Ma’ale Amos – 485 housing units; a settlement deep inside the occupied territories, south of Bethlehem and east of Sa’ir (Hebron), which currently has about 800 residents. Approval of the plan will add at least 2,400 residents to the settlement. The plan also leaves many areas for future construction, so that in the future, this settlement will be expanding even more.
Nokdim – 308 housing units; a settlement in the depths of the occupied territories, southeast of Bethlehem. Currently, there are about 2,700 residents in the settlement, and the plan will allow for an addition of at least 1,500 residents.
Alon Moreh – 286 housing units; currently, there are about 2,000 residents in the settlement, and the addition of housing units will allow for at least 1,400 more residents.

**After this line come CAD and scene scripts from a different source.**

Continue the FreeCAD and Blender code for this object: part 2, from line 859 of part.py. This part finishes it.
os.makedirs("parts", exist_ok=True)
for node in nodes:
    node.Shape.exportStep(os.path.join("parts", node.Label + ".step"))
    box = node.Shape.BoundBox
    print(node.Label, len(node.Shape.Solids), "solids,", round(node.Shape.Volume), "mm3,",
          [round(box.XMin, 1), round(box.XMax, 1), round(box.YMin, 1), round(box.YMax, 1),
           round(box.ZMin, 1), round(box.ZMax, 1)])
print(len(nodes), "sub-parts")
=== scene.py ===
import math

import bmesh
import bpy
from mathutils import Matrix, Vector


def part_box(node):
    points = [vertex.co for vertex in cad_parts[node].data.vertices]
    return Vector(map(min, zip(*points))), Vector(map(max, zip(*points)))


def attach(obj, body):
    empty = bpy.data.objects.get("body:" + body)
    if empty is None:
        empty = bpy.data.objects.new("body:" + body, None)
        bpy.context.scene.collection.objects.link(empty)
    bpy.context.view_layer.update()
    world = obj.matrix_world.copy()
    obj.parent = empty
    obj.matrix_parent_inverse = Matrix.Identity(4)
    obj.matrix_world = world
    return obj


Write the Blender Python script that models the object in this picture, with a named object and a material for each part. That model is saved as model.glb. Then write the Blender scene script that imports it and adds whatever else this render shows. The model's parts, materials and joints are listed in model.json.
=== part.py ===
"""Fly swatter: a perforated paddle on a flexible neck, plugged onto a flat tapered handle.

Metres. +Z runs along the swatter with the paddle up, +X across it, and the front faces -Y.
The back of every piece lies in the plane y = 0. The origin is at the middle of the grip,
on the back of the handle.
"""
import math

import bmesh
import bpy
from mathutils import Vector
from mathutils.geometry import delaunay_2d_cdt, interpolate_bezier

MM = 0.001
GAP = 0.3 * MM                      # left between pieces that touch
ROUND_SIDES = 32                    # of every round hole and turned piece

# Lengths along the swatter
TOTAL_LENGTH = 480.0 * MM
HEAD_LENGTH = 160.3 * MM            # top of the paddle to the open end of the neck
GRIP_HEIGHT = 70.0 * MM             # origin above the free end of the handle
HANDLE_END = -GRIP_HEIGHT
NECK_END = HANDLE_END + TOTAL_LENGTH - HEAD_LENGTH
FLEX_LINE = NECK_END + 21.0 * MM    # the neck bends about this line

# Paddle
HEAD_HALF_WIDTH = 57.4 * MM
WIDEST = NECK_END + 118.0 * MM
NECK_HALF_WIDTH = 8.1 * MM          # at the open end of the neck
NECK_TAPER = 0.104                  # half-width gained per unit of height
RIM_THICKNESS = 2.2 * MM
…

Kfar Tapuach – 136 housing units; a settlement in the depth of the occupied territories. Currently, there are about 1,500 residents in the settlement, and the addition of housing units will allow for an increase of at least 680 residents.
Mitzpe Yericho – 345 housing units; a settlement in the Jordan Valley, east of Ma’ale Adumim and south of the city of Jericho. Currently, there are about 2,600 residents in the settlement, and the addition of the plans will allow for an increase of at least 1,700 residents.
Plans in the depth of the West Bank that hinder the establishment of a future Palestinian state
Approximately 79.4% of all housing units that the Higher Planning Council intends to promote (4,773 housing units) are being advanced in the West Bank in an area that, according to the Geneva Initiative, will be part of the future Palestinian state. The promotion and construction of these housing units will severely affect the chances for peace.